Provided information:
------------------------------------
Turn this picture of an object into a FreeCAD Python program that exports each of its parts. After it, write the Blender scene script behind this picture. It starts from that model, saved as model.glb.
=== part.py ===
------------------------------------
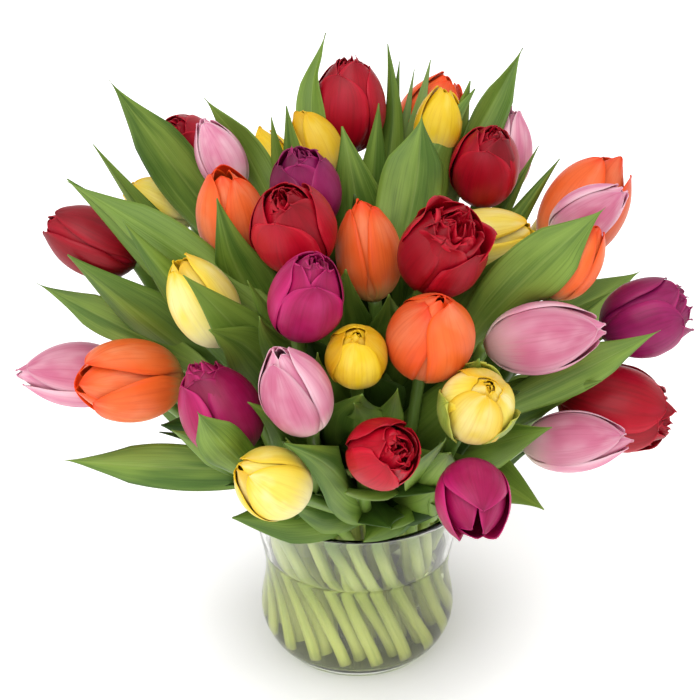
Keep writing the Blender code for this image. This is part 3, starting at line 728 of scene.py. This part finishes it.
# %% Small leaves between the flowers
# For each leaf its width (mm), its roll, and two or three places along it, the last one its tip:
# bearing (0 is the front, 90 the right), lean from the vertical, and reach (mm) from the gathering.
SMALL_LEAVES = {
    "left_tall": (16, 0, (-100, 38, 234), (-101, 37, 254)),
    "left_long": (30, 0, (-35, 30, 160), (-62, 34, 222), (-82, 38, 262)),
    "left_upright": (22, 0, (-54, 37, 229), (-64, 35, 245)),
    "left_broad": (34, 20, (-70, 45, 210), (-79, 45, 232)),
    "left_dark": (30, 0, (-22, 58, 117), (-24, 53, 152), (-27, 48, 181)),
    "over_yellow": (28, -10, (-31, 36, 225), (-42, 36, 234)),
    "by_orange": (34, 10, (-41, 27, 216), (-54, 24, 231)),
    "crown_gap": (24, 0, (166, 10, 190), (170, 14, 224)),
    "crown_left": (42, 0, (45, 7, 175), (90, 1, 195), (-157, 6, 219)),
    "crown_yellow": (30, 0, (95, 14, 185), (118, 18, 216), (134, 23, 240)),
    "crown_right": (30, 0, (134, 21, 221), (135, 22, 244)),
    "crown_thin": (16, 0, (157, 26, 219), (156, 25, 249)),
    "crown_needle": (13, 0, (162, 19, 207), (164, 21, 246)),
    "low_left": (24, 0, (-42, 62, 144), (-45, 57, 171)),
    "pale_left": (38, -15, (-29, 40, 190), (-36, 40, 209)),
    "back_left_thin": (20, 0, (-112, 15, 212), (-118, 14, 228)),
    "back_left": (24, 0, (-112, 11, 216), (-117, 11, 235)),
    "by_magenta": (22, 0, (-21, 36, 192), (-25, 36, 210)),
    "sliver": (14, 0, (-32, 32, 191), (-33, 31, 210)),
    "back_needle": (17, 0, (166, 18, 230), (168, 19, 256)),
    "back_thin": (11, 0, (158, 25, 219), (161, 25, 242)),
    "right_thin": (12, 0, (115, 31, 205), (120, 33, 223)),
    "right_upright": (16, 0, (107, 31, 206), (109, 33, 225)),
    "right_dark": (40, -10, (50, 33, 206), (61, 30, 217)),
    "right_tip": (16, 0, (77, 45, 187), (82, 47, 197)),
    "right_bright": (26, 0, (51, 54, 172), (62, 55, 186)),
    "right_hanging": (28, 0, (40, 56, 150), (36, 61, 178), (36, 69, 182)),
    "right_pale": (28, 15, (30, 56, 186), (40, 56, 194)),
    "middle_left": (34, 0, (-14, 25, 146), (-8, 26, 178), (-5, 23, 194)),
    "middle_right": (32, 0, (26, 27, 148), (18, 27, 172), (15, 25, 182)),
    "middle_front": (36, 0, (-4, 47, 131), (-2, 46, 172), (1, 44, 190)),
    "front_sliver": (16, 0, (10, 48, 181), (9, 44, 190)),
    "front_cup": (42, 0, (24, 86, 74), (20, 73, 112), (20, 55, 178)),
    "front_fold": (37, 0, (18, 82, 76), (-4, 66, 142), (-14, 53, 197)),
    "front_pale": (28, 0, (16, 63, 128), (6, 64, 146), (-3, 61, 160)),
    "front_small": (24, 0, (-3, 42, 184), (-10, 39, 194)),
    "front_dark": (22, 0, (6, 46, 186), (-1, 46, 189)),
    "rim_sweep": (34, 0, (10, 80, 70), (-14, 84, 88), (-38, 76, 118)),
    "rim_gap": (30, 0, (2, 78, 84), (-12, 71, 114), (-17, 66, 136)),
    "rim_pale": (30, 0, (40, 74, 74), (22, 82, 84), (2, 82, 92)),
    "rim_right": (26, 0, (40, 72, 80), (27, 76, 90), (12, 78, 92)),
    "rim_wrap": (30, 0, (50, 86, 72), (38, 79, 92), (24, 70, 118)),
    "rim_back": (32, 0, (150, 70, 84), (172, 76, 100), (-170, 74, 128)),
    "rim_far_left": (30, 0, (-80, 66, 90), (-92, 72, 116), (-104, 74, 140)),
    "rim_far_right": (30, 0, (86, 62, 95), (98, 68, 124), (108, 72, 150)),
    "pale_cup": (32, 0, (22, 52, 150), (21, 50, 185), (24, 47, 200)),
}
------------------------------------
Task:
Using the listing above, locate the lines that hold "this" and copy each one.

Full answer:
Turn this picture of an object into a FreeCAD Python program that exports each of its parts. After it, write the Blender scene script behind this picture. It starts from that model, saved as model.glb.
Keep writing the Blender code for this image. This is part 3, starting at line 728 of scene.py. This part finishes it.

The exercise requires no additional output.